Tax Court of the United States.
Apr 30, 1969
52 T.C. 170 (U.S.T.C. 1969)

Opinion

Docket No. 2522-67.

1969-04-30

WILLIAM L. MITCHELL AND MARIAN S. MITCHELL, PETITIONERS v. COMMISSIONER OF INTERNAL REVENUE, RESPONDENT

Harry S. Stark and Leonard J. Prekel, for the petitioners. Robert T. Hollohan, for the respondent.


Harry S. Stark and Leonard J. Prekel, for the petitioners. Robert T. Hollohan, for the respondent.

Respondent has determined that on a stock sale-purchase transaction, within the meaning of sec. 16(b) of the Securities Exchange Act of 1934, payment by petitioner to his employer of the difference between the sale price of the stock sold and the purchase price of the stock purchased, constitutes merely a capital loss under the principles enunciated in Arrowsmith v. Commissioner, 344 U.S. 6 (1952). Petitioner contends the payment constituted an ordinary and necessary business expense under sec. 162(a), I.R.C. 1954. Held, Arrowsmith principles not applicable. Held, further, petitioner's payment constituted deductible ordinary and necessary business expense.

WITHEY, Judge:

A deficiency in income tax has been determined by the Commissioner against petitioners for the taxable year 1963 in the amount of $12,364.28.

The only issue to be decided is whether respondent has erred in disallowing as an ordinary and necessary business expense deduction the amount paid by petitioner to his employer in response to an alleged violation of section 16(b) of the Securities Exchange Act of 1934 and allowing the deduction only as a long-term capital loss.

FINDINGS OF FACT

Some of the facts have been stipulated and are found accordingly.

William L. Mitchell (hereinafter referred to as petitioner) and Marian S. Mitchell were husband and wife with legal residence at Birmingham, Mich., at the time the petition was filed. They filed their joint Federal income tax return for the taxable year 1963 with the district director of internal revenue at Detroit, Mich.

Since 1958, petitioner has been a vice president in charge of styling for the General Motors Corp. (hereinafter referred to as General Motors).

On October 5, 1962, petitioner sold 2,736 shares of General Motors common stock of which 2,130 shares were sold at $54.75 per share. After commissions and taxes, he netted $115,535.89 on the sale of such shares.

On petitioners' 1962 income tax return, the sale was reported as the sale of a capital asset and they reported the gain on the sale as a capital gain.

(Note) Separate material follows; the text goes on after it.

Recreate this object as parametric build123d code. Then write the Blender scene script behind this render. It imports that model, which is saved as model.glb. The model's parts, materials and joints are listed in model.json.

On January 10, 1963, petitioner exercised a restricted stock option, which had been granted him in March 1959 under the General Motors Stock Option Plan, to purchase 2,130 shares of General Motors common stock at the option price of $45.82 per share. Petitioner paid a total of $97,596.60 for the shares.

At the dates of the sale and purchase of the stock above referred to, petitioner was not aware of the provisions of section 16(b) of the Securities Exchange Act of 1934 (hereinafter referred to as section 16(b)). His sale and purchase of the stock were made on the advice of counsel in the planning and organizing of his estate.

These transactions came to the attention of General Motors. General Motors then advised petitioner that in their opinion the transactions violated section 16(b),

and made a demand upon him for $17,939.29, representing the difference between the amount he received from the sale of 2,130 shares of General Motors stock on October 5, 1962, and the cost of acquiring a similar number of shares by exercising the stock option on January 10, 1963.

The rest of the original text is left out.